Il pensiero del giorno

27 aprile 2022

Dio infatti ha tanto amato il mondo da dare il Figlio unigenito, perché chiunque crede in lui non vada perduto, ma abbia la vita eterna. Dio, infatti, non ha mandato il Figlio nel mondo per condannare il mondo, ma perché il mondo sia salvato per mezzo di lui. Chi crede in lui non è condannato; ma chi non crede è già stato condannato, perché non ha creduto nel nome dell’unigenito Figlio di Dio. 
E il giudizio è questo: la luce è venuta nel mondo, ma gli uomini hanno amato più le tenebre che la luce, perché le loro opere erano malvagie. Chiunque infatti fa il male, odia la luce, e non viene alla luce perché le sue opere non vengano riprovate. Invece chi fa la verità viene verso la luce, perché appaia chiaramente che le sue opere sono state fatte in Dio” (Gv 3, 16-21).


Dio infatti ha tanto amato il mondo da dare il suo figlio unigenito

Amiamo ciò di cui sentiamo il bisogno, ciò che desideriamo e che ci fa bene. Dio, invece non ha bisogno di nulla. Dio ama per il bene dell’altro: non riceve, regala. La grandezza del suo amore si misura secondo la grandezza del dono.
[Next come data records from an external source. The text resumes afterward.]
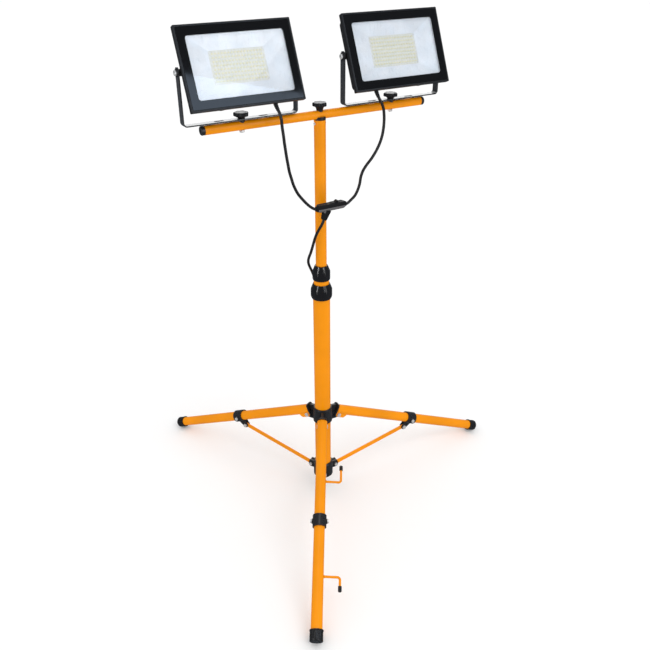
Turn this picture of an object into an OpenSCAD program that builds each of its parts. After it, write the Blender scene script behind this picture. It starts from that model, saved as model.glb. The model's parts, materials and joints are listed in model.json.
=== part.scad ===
// Twin floodlight work lamp on a telescopic folding tripod.
// Millimetres, +Z up. The origin is on the floor at the centre of the footprint,
// and the front leg points along -Y.

/* [Stand] */
// Outer diameter of the lowest mast tube
outer_d = 40; // [39.5:0.1:40]
// Outer diameter of the top mast tube
top_d = 25; // [24.5:0.1:25]
// Length of the top mast tube
top_len = 560; // [540:5:600]
// Diameter of the legs
leg_d = 25; // [24:0.5:25]
// Turn of the crossbar about the mast, in degrees
bar_turn = 31.6; // [-40:0.1:40]

/* [Lamps] */
// Width of one lamp face
lamp_w = 234; // [224:1:234]
// Height of one lamp face
lamp_h = 155; // [140:1:155]
// Upward tilt of the lamp faces, in degrees
lamp_tilt = 23.8; // [0:0.1:60]
// Length of the crossbar with its end caps
bar_len = 522; // [516:1:560]
// Distance of each lamp bolt from the mast
lamp_x = 175; // [172:1:180]

/* [Cord] */
// Diameter of the cords
cord_d = 6.2; // [5.5:0.1:6.4]

/* [Hidden] */
$fn = 64;
slip = 0.08; // radial play round a pin or stud

// Heights above the floor
mast_y = 123.3; // mast axis, behind the centre of the footprint
mast_foot_z = 43;
outer_top_z = 577;
mid_foot_z = 78;
mid_top_z = 612;
top_rim_z = 973;
bar_z = 983.2;
pivot_rise = 109; // lamp pivot above the crossbar axis

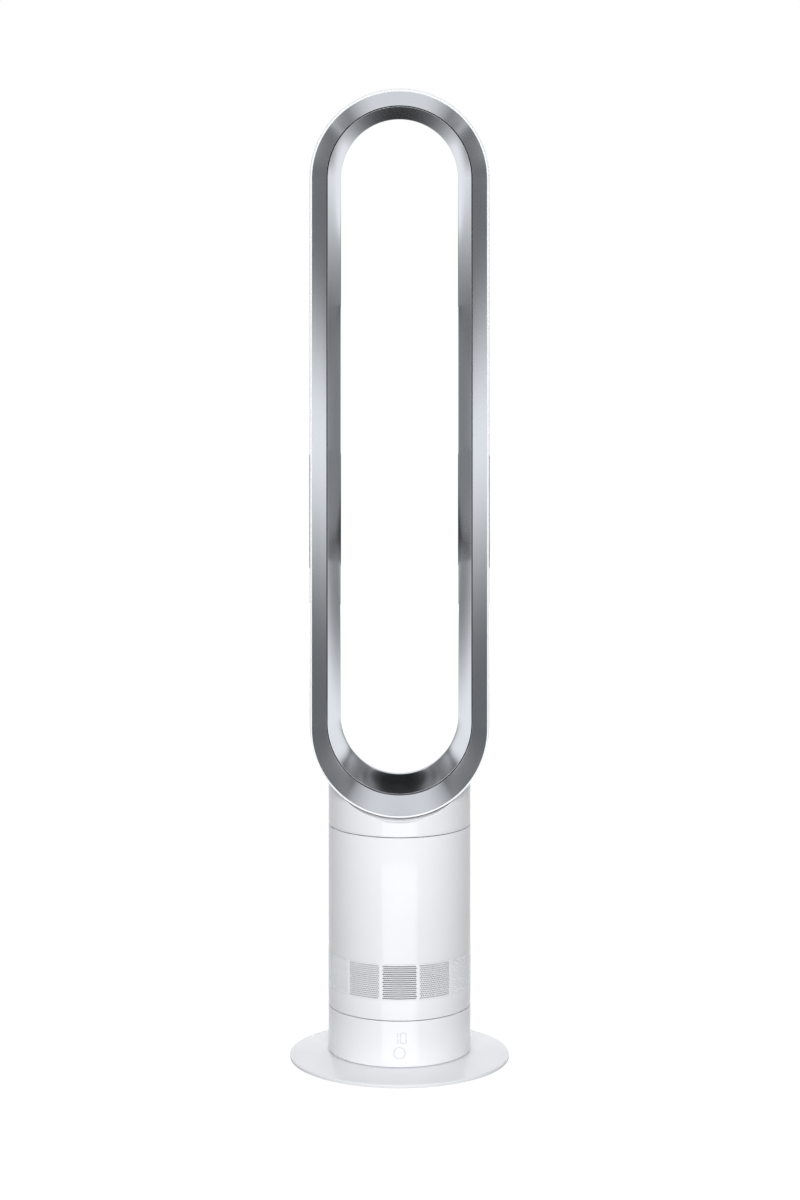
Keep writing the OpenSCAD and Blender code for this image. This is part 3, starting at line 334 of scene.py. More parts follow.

Nella vita della SS. Trinità il padre dà se stesso al Figlio, lo partorisce dall’eternità. E il Figlio, nella divina incarnazione, è dono per noi e per la nostra salvezza. Non si può immaginare un dono più grande di questo, un dono che chiede una degna risposta da parte nostra. Sant’Ignazio di Loyola, nella meditazione conclusiva degli “Esercizi Spirituali”, l’esprime con queste parole: “Prendi Signore, e accetta tutta la mia libertà, la mia memoria, il mio intelletto e tutta la mia volontà. Tutto ciò che ho e possiedo: tu me lo hai dato. A te, Signore, lo ridono, tutto è tuo, disponine a tuo piacimento. Dammi il tuo amore e la tua grazia, che questo mi basta”. È uno scambio santo. L’uomo dà interamente se stesso a Dio, come Dio si dona a lui. Ciò che Dio dona non è mai dono di morte, ma di vita. Viviamo quindi con Dio e in Dio per mezzo del nostro Signore Gesù Cristo.

Perché chiunque crede in lui non muoia

San Giovanni chiama la seconda Persona divina il Verbo che era all’inizio presso Dio (Gv 1,1): un’espressione simbolica che in qualche modo svela il mistero. Con le parole esprimiamo ciò che pensiamo e abbiamo nel cuore. Quando pensiamo con il cuore di Dio, diventiamo anche noi Figli di Dio Padre. Nel vocabolario religioso questo processo di identificazione si chiama fede. Credere significa tenere per vero ciò che Dio rivela. Non si tratta di un pensare astratto, matematico, ma soprattutto di fiducia e di amore vissuto concreto, fatto di opere buone. I credenti sono coloro che seguono Cristo, hanno fiducia in lui, camminano sulla via dei suoi comandamenti. Un cammino che conduce alla vita di Dio, alla vita eterna. Non è corretto dire che dopo la morte avremo la vita eterna: la vita eterna l’abbiamo già perché crediamo, perché i nostri pensieri s’identificano con i pensieri di Dio, perché nel nostro cuore conosciamo il Padre che è nei cieli (Gv 3, 16-21).